The first recorded cotton dealing in Liverpool was a newspaper advertisement for an auction of 28 bags of Jamaican cotton in 1759. Over the next seven decades a series of technological and industrial developments revolutionised cotton production. Liverpool enjoyed a physical proximity to the world centre of the industry – the Lancashire cotton towns.

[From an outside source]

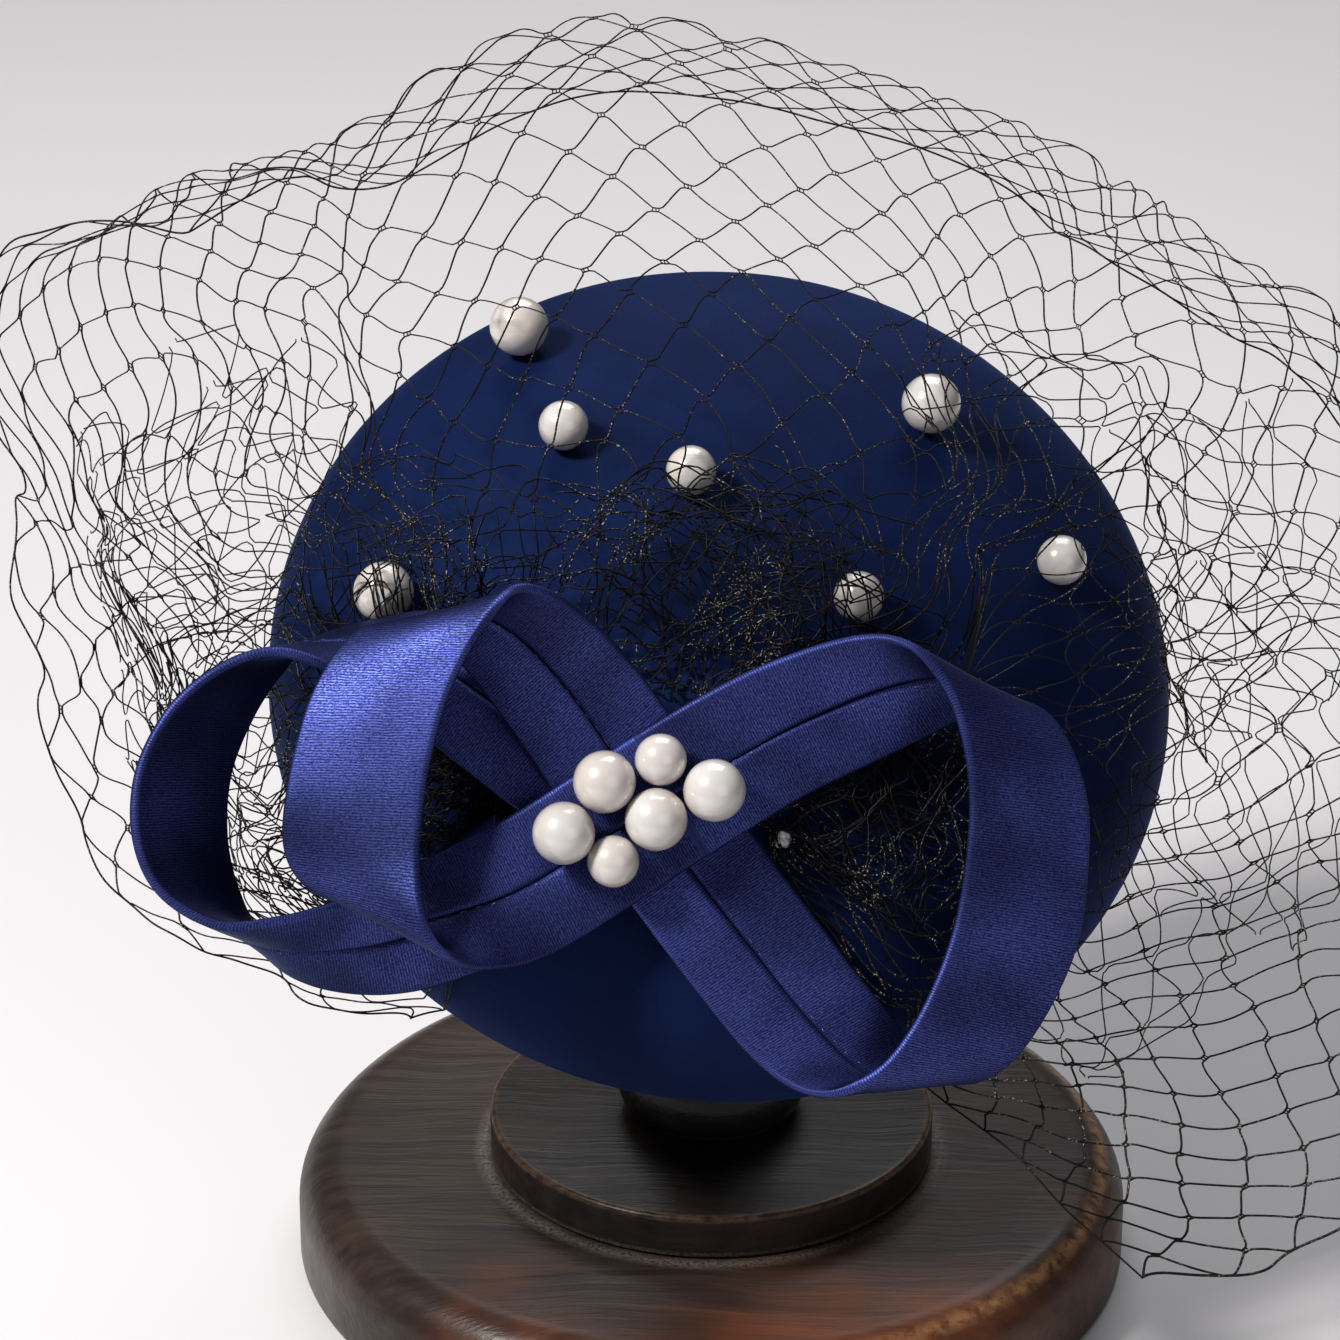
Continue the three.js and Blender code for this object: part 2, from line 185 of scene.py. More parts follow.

It also had well established trading links with the new powerhouse of raw cotton – the USA. As imports soared to the million-bale mark, Liverpool overtook London as the country’s leading cotton importer.

3 June 1757
The first recorded transaction of cotton dealing in Liverpool in the press appears
The full advertisement in the “Liverpool Chronicle and Marine Gazetter" ran as follows: "To be sold by auction at the Merchants' Coffee House, on Thursday 16th inst., at one o'clock precisely, 28 bags Jamaica cotton in four lots, samples to be seen with R. Robinson, broker." This was not, however, the first cotton to arrive in Liverpool. Small parcels of cotton had been arriving at the port for almost 50 years, albeit amongst mixed cargoes of various other goods, including sugar, tobacco, ivory, coffee and rum. The Richard Robinson mentioned above, like all of the people who dealt in cotton in this early period, was a general broker rather than a cotton specialist.